For the second year in a row, there will be no commercial or recreational salmon fishing in California.

And for the second year in a row, the governor's office has requested federal disaster relief to support impacted fishing communities, like Bodega Bay.

"That's just money," said salmon boat captain Sarah Bates at a public address in San Francisco on Thursday by the Golden State Salmon Association advocacy group. "What we really want is to fix the larger problem. What we're asking for is actually something much, much greater."

Bodega Bay fisherman Dick Ogg spoke specifically about how the closure will impact Sonoma County fishermen and women in Bodega Bay.

"[Bodega Bay] is a fishing community,,,it's a very small fishing village more or less, and originally the area there was set up for commercial fisheries," Ogg said. "We've had a reduction in our crab season. We've had a reduction in restriction in our rock fish season. And now we're going to go nine months without potential income."

On Wednesday, the Pacific Fishery Management Council, which determines fishery management measures in federal waters off the U.S. West Coast, recommended that fisheries not catch salmon through the end of the year.

The California Department of Fish and Wildlife said it expects the National Marine Fisheries Service will also enact a closure, effective mid-May.

The California Fish and Game Commission will also consider whether to adopt a closure of inland salmon fisheries at its May 15 meeting.

The Golden State Salmon Association supports the recommendation of the PFMC, which works closely with federally recognized West Coast tribes, many who define themselves as "salmon people" and hold annual ceremonies to honor their return each year.

Bates said $20.6 million has been allocated from the U.S. Department of Commerce to compensate for some of the losses caused by last year's closure to charter fleets and commercial fleets, buyers and processors.
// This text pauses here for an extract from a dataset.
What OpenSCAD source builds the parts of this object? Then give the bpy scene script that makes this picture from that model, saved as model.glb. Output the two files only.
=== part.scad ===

But the fisheries are calling on the state to allocate water, not cash.

Scott Artis, executive director of the Golden State Salmon Association, said big agriculture is not limited in their water use, but fisheries get hit with constraints.

"What we're asking for is a small piece of the water pie," Artis said. "We just need a little bit of water to be able to keep salmon alive. The almond acreage has skyrocketed. In 1995 and 1996, the almond acreage in California was 500,000, and we're talking 1.6 million now in arid regions that are continuing to get that water pumped out to them."

He said, "That water comes from somewhere. And that's the rivers that sustain salmon and our other fish. We just want a small piece of that to keep the salmon industry alive, to keep the salmon population alive for all that other wildlife and systems that rely on them."

In a near-simultaneous announcement Thursday, Gov. Gavin Newsom's office requested a Federal Fishery Disaster Declaration.

"Years of extreme droughts, severe wildfires, and associated impacts to spawning and rearing habitat, harmful algal blooms, and ocean forage shifts have combined to result in low stock abundance forecasts over the past couple of years for Sacramento River Fall Chinook and Klamath River Fall Chinook," the governor's statement said.

The governor's statement said the state has spent $800 million in the past few years to protect and restore salmon populations, in addition to last year's federal relief. The administration also pointed to the governor's new recovery plan, California's Salmon Strategy for a Hotter, Drier Future.

Bates said that every single one of the governor's 71 action items are prefaced with the same qualifier, "state agencies and partners will do the following, depending upon available resources."

"But that's what we need," Bates said. "We need the funding for that plan, and we need the cooperation of all those agencies. If that salmon plan actually gets completed, if they do all those items, we would be in a completely different scenario right now."

Bates said the fisheries had no voice in the 2022 California State Water Resources Control Board's voluntary agreement arrangement with farmers and local water agencies that is used to determine water flows in the Sacramento-Delta tributaries. She says the water board has been kept from establishing temperature and flow regulations in the Sacramento River.

Artis said the fisheries have not been invited to the table to discuss the state's water policies.

"They've ignored our request to do so," Artis said. "They've ignored the request of our tribal partners, environmental justice community, and the conservation community."

If they did have a seat at the table, he said, they would have a specific agenda.

"We want to make sure that there's flow and temperature protections in our rivers, because lethal hot water is destroying salmon eggs. We also need to make sure that the voluntary agreement process, it's been stalled for years, is not just the road we want to go down. The governor needs to unleash the Water Resources Control Board to allow them to do their job to help protect the fish. We also need to jettison any idea of the Delta tunnel or the state's reservoir project that is going to continue to draw a vast amount of water out of the river."

When asked if the situation could be fixed by more equal distribution of water resources between farmers and fishers, seafood distributor Joe Conte said:

"I don't think it's striking a balance between the two," Conte said. "I think it's realizing what the priority is. And I would say that salmon, a wild organism that has lived in this state for millennia is a priority over almonds being grown in a desert that are being exported."

When asked to compare the relationship between fisheries and the governor's office with the water issues of agriculture, Artis responded frankly.

"Money talks and it's walking the halls of the Capitol every day," he said.